» RECORDED DATA:
----------
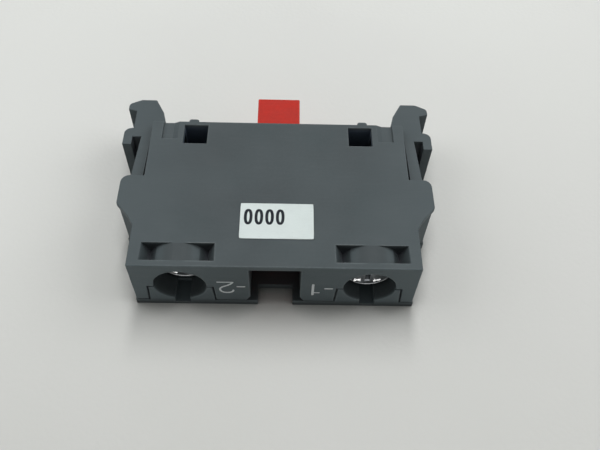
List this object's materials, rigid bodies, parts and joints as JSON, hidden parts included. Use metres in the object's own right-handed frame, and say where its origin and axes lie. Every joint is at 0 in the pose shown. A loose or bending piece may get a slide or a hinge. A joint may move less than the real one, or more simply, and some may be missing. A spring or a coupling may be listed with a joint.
{
  "type": "push button contact block",
  "caption": "Flat moulded contact block for a panel push button: a sprung red plunger between latch hooks at one end, screw terminals in round wells at the other.",
  "frame": {"origin": "centre of the bounding box in X and Y, on the resting face in Z", "axes": "+X across the block towards the terminal marked 1, +Y from the terminal face towards the plunger, +Z from the resting face up to the labelled face"},
  "size_m": [0.0456, 0.0314, 0.0101],
  "materials": {
    "grey_plastic": "fine moulded texture",
    "red_plastic": "smooth moulded",
    "brass": "stamped",
    "silver": "satin",
    "plated_steel": "bright zinc plating",
    "spring_steel": "drawn wire",
    "paper": "matt paper"
  },
  "bodies": {
    "block": {"housing_shell": "grey_plastic", "base_cover": "grey_plastic", "label": "paper", "contact_strip_left": "brass", "contact_strip_right": "brass", "fixed_tip_left": "silver", "fixed_tip_right": "silver", "terminal_nut_left": "plated_steel", "terminal_nut_right": "plated_steel", "return_spring": "spring_steel"},
    "plunger_body": {"plunger": "red_plastic", "contact_spring": "spring_steel"},
    "bridge_body": {"contact_bridge": "brass", "bridge_tip_left": "silver", "bridge_tip_right": "silver"},
    "latch_left": {"latch_hook_left": "grey_plastic"},
    "latch_right": {"latch_hook_right": "grey_plastic"},
    "clamp_left": {"clamp_plate_left": "plated_steel"},
    "clamp_right": {"clamp_plate_right": "plated_steel"},
    "screw_left": {"terminal_screw_left": "plated_steel"},
    "screw_right": {"terminal_screw_right": "plated_steel"}
  },
  "joints": [
    {"name": "plunger_slide", "type": "slide", "parent": "block", "child": "plunger_body", "axis": [0, -1, 0], "range_m": [0, 0.004], "stiffness_N_per_m": 400, "springref_m": -0.005, "deforming": ["return_spring", "contact_spring"]},
    {"name": "bridge_slide", "type": "slide", "parent": "block", "child": "bridge_body", "axis": [0, -1, 0], "range_m": [0, 0.003]},
    {"name": "latch_left_flex", "type": "hinge", "parent": "block", "child": "latch_left", "pos_m": [-0.01985, -0.00305, 0.005], "axis": [0, 0, -1], "range_deg": [0, 3.5], "stiffness_Nm_per_rad": 0.6},
    {"name": "latch_right_flex", "type": "hinge", "parent": "block", "child": "latch_right", "pos_m": [0.01985, -0.00305, 0.005], "axis": [0, 0, 1], "range_deg": [0, 3.5], "stiffness_Nm_per_rad": 0.6},
    {"name": "clamp_left_slide", "type": "slide", "parent": "block", "child": "clamp_left", "axis": [0, 1, 0], "range_m": [-0.00155, 0.00078]},
    {"name": "clamp_right_slide", "type": "slide", "parent": "block", "child": "clamp_right", "axis": [0, 1, 0], "range_m": [-0.00065, 0.00168]},
    {"name": "screw_left_turn", "type": "hinge", "parent": "clamp_left", "child": "screw_left", "pos_m": [-0.0127, -0.01235, 0.005], "axis": [0, 1, 0], "range_deg": [-800, 404]},
    {"name": "screw_right_turn", "type": "hinge", "parent": "clamp_right", "child": "screw_right", "pos_m": [0.0127, -0.01325, 0.005], "axis": [0, 1, 0], "range_deg": [-336, 866]}
  ],
  "couplings": [
    {"joint": "bridge_slide", "follows": "plunger_slide", "ratio": 0.75},
    {"joint": "screw_left_turn", "follows": "clamp_left_slide", "rad_per_m": 8976},
    {"joint": "screw_right_turn", "follows": "clamp_right_slide", "rad_per_m": 8976}
  ]
}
----------
» TO BE DONE:
Write the material out again word for word.

» FULL SOLUTION:
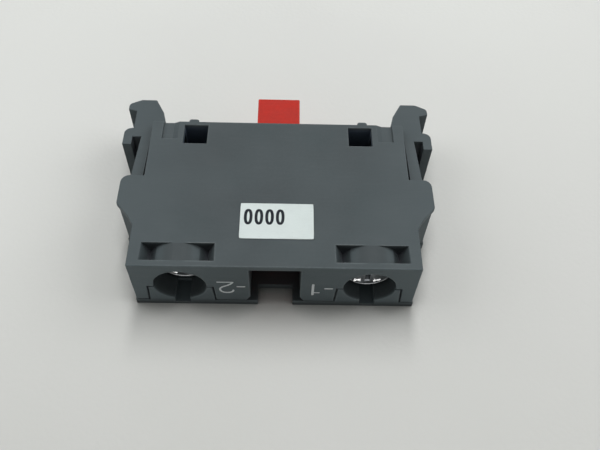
List this object's materials, rigid bodies, parts and joints as JSON, hidden parts included. Use metres in the object's own right-handed frame, and say where its origin and axes lie. Every joint is at 0 in the pose shown. A loose or bending piece may get a slide or a hinge. A joint may move less than the real one, or more simply, and some may be missing. A spring or a coupling may be listed with a joint.
{
  "type": "push button contact block",
  "caption": "Flat moulded contact block for a panel push button: a sprung red plunger between latch hooks at one end, screw terminals in round wells at the other.",
  "frame": {"origin": "centre of the bounding box in X and Y, on the resting face in Z", "axes": "+X across the block towards the terminal marked 1, +Y from the terminal face towards the plunger, +Z from the resting face up to the labelled face"},
  "size_m": [0.0456, 0.0314, 0.0101],
  "materials": {
    "grey_plastic": "fine moulded texture",
    "red_plastic": "smooth moulded",
    "brass": "stamped",
    "silver": "satin",
    "plated_steel": "bright zinc plating",
    "spring_steel": "drawn wire",
    "paper": "matt paper"
  },
  "bodies": {
    "block": {"housing_shell": "grey_plastic", "base_cover": "grey_plastic", "label": "paper", "contact_strip_left": "brass", "contact_strip_right": "brass", "fixed_tip_left": "silver", "fixed_tip_right": "silver", "terminal_nut_left": "plated_steel", "terminal_nut_right": "plated_steel", "return_spring": "spring_steel"},
    "plunger_body": {"plunger": "red_plastic", "contact_spring": "spring_steel"},
    "bridge_body": {"contact_bridge": "brass", "bridge_tip_left": "silver", "bridge_tip_right": "silver"},
    "latch_left": {"latch_hook_left": "grey_plastic"},
    "latch_right": {"latch_hook_right": "grey_plastic"},
    "clamp_left": {"clamp_plate_left": "plated_steel"},
    "clamp_right": {"clamp_plate_right": "plated_steel"},
    "screw_left": {"terminal_screw_left": "plated_steel"},
    "screw_right": {"terminal_screw_right": "plated_steel"}
  },
  "joints": [
    {"name": "plunger_slide", "type": "slide", "parent": "block", "child": "plunger_body", "axis": [0, -1, 0], "range_m": [0, 0.004], "stiffness_N_per_m": 400, "springref_m": -0.005, "deforming": ["return_spring", "contact_spring"]},
    {"name": "bridge_slide", "type": "slide", "parent": "block", "child": "bridge_body", "axis": [0, -1, 0], "range_m": [0, 0.003]},
    {"name": "latch_left_flex", "type": "hinge", "parent": "block", "child": "latch_left", "pos_m": [-0.01985, -0.00305, 0.005], "axis": [0, 0, -1], "range_deg": [0, 3.5], "stiffness_Nm_per_rad": 0.6},
    {"name": "latch_right_flex", "type": "hinge", "parent": "block", "child": "latch_right", "pos_m": [0.01985, -0.00305, 0.005], "axis": [0, 0, 1], "range_deg": [0, 3.5], "stiffness_Nm_per_rad": 0.6},
    {"name": "clamp_left_slide", "type": "slide", "parent": "block", "child": "clamp_left", "axis": [0, 1, 0], "range_m": [-0.00155, 0.00078]},
    {"name": "clamp_right_slide", "type": "slide", "parent": "block", "child": "clamp_right", "axis": [0, 1, 0], "range_m": [-0.00065, 0.00168]},
    {"name": "screw_left_turn", "type": "hinge", "parent": "clamp_left", "child": "screw_left", "pos_m": [-0.0127, -0.01235, 0.005], "axis": [0, 1, 0], "range_deg": [-800, 404]},
    {"name": "screw_right_turn", "type": "hinge", "parent": "clamp_right", "child": "screw_right", "pos_m": [0.0127, -0.01325, 0.005], "axis": [0, 1, 0], "range_deg": [-336, 866]}
  ],
  "couplings": [
    {"joint": "bridge_slide", "follows": "plunger_slide", "ratio": 0.75},
    {"joint": "screw_left_turn", "follows": "clamp_left_slide", "rad_per_m": 8976},
    {"joint": "screw_right_turn", "follows": "clamp_right_slide", "rad_per_m": 8976}
  ]
}